Du papier peint rose sur les murs d’une galerie d’art contemporain, on ne voit pas ça tous les jours. Mais Rrose Sélavy ­(entendre, le « rose, c’est la vie ») : Saâdane Afif a retenu la leçon de Marcel Duchamp, qui en a fait l’une de ses célèbres maximes à triple fond. Pour l’artiste français, titulaire du prix ­Duchamp 2009, l’empereur des avant-gardes du siècle passé est plus qu’un maître, bien plus qu’une obsession. C’est une matrice qui n’en finit pas de produire. Voilà ainsi des années qu’Afif collectionne, par centaines, les reproductions de la fameuse Fontaine datée de 1917, urinoir qui suffit à révolutionner l’art moderne pour les siècles des siècles.

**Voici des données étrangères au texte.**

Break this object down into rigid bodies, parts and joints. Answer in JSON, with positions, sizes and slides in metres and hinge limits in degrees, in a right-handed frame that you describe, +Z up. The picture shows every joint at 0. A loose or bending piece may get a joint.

A partir de cette singulière collection, il a, comme il le fait souvent, commandé des chansons à des proches, artistes, écrivains, critiques. Puis, pour les rimes nées de l’invitation, un brin salaces (comment ne pas l’être quand on s’inspire d’un tel objet ?), l’artiste a fait tailler, selon une technique préhistorique, dans des os d’oiseaux, une série de flûtes. Chacune n’étant destinée à produire qu’une seule et unique mélodie… Elles seront jouées le 23 novembre, lors d’une performance au Silencio. Comme quoi, un siècle après ses premiers coups d’éclat, Duchamp n’a pas fini de faire chanter son petit monde.

« Musiques pour tuyauterie/Music for Pipes », galerie Mor Charpentier, 61, rue de Bretagne, Paris 3e. Tél. : 01-44-54-01-58. Jusqu’au 22 décembre.